Passerby: Make it $400 and you’ve got a deal.
The point is clear: if you have no use for an elephant (or for the latest shiny gadget, if you will), it will never be a good deal now matter how little you pay for it (unless you plan to make a profit reselling it, of course).

How to Apply This Insight


  • Be clear about your goals before deciding. A great way to ensure you carefully consider your goals before deciding is by using the PrOACT approach, which is a great, structured way of making decisions.
  • Beware of doing the wrong comparisons. To assess how valuable something is to you, the only comparison you should make is how it ties in with your objectives. If you don’t need, say, that latest phone in the first place, it’s meaningless to compare it with the model you already have, or with its “light” or “premium” versions! For more on how comparisons can lead you astray, check The Relativity Mind Trap.


3. Your decision outcome can be no better than your best alternative
Many people see decision making as an analytical process that, if done right, is guaranteed to lead to nice outcomes. They believe that if they just think hard and long enough, great outcomes will result from their decisions.
The truth is: no matter how much effort you put in, no decision outcome can be better than the best alternative you considered. And no amount of analysis or systematic thinking will change that.
Having a good amount of alternatives to explore and choose from, then, is essential for making great decisions. If you’re having a hard time deciding, it doesn’t mean you’re a poor decision maker: most likely you’re just out of decent alternatives.

How to Apply This Insight


  • Generate many alternatives. Before jumping in and deciding among just two or three options that first come to mind, spend time generating plenty of new alternatives. Use idea-generation techniques, such as lists of 100 or SCAMPER. Set yourself idea quotas. Don’t be shy about flexing your brainstorming muscles.


4. Make effort proportional to importance
The more important a decision is, the more time you should spend on it. ‘Duh, that’s just common sense’, you say. Well, just like with many other things in life, common sense does not equal common practice.

Here’s what often happens: we spend time on decisions not based on how important they are, but on how difficult they are. These are two very different concepts. Let me illustrate.

Suppose you’re buying a car, and you’re torn between two very similar models: One has slightly better transmission, but the other has a slightly better engine. One is slightly cheaper, but the other is slightly more reliable. You see, it’s a decision that is hard to analyze, with many complex tradeoffs!

Yes, it sure is a hard decision… but that doesn’t mean it’s an important one! After all, you’re probably going to be fine with either car as the differences are minimal.
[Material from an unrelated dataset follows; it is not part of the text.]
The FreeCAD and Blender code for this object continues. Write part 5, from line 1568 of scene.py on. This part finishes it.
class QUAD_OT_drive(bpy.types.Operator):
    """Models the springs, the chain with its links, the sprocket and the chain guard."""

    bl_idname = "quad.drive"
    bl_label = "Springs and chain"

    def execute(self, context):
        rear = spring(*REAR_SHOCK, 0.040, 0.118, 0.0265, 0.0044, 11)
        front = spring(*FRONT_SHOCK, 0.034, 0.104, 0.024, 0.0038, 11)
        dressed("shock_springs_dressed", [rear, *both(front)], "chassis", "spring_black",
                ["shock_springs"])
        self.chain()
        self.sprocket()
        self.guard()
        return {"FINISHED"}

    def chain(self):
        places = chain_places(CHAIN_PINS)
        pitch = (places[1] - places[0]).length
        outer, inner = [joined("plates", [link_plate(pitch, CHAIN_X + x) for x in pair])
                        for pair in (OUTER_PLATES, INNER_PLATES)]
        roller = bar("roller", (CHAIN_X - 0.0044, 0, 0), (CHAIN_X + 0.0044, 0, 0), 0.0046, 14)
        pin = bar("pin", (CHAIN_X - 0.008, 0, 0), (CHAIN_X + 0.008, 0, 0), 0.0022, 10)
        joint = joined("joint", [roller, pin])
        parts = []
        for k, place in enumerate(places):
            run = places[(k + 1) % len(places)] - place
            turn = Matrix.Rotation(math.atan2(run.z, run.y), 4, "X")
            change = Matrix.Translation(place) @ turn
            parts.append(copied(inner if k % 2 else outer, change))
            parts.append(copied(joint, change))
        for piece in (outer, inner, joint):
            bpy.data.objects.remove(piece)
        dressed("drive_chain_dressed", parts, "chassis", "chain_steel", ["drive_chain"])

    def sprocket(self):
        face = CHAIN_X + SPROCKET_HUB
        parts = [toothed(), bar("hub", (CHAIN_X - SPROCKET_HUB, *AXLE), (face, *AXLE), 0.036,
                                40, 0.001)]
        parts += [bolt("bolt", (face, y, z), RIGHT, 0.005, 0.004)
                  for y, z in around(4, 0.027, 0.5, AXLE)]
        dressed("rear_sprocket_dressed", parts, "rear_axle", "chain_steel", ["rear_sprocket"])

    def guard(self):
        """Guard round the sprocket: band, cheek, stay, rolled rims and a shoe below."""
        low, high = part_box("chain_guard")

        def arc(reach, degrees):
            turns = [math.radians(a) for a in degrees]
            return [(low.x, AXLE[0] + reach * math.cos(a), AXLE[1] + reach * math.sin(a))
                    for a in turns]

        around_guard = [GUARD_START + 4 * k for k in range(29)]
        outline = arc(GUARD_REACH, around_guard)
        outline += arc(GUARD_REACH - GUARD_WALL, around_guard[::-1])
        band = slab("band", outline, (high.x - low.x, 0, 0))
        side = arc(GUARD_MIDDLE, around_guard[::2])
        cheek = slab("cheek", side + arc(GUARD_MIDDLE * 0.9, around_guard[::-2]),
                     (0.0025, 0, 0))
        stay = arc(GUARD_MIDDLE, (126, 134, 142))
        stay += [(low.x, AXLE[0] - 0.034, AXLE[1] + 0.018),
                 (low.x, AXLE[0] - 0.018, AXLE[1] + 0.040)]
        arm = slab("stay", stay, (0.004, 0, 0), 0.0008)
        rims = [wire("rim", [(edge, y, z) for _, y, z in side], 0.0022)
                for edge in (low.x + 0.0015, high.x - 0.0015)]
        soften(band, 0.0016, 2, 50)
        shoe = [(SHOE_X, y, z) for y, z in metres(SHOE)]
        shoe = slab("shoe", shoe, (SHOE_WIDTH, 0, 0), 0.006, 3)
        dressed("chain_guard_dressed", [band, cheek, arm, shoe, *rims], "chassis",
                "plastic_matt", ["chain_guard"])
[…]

The closest your alternatives are, the harder it is to decide. And, perversely, the less relevant your decision will be one way or another!
As a wise decision-maker, you will realize that if alternatives are very close to each other in value, it matters less which one you picks. You should save your energy for more important decisions — those with very different payoffs.

How to Apply This Insight


  • Pay attention to “hard” decisions. When you can’t make up your mind between two choices, chances are that they’re so similar that it doesn’t matter which one you pick. See if the tradeoffs you’re considering match your decision objectives (see insight #2 above).
  • Agree on a decision deadline. If you still find yourself bogged down on a decision of borderline importance, set a fixed block of time aside and agree to have the decision made at the end of it no matter what. Can’t really make up your mind for such a minimal difference? Toss a coin at the last second if necessary.


5. Taking a structured approach makes a big difference
Making great decisions is a process that involves many unique and diametrically-opposite “thinking modes”. For instance, to generate good alternatives, you must be creative and non-judgmental. But to ultimately make up your mind, you need to be judgmental. Knowing when to switch thinking modes is important, and it’s too easy to get it wrong.

In that context, I strongly advise that you see the decision making process as a chain of separate steps. Isolate each step, going into different thinking modes in turn in order to make the best possible decision.

How to Apply This Insight


  • Use the PrOACT approach. The best way I know to structure decisions is the PrOACT method (from the great book Smart Choices: A Practical Guide to Making Better Life Decisions, highly recommended).
    The ‘PrOACT’ method consists of examining the core elements of your decision separately, using them to clarify and organize your thoughts as you go.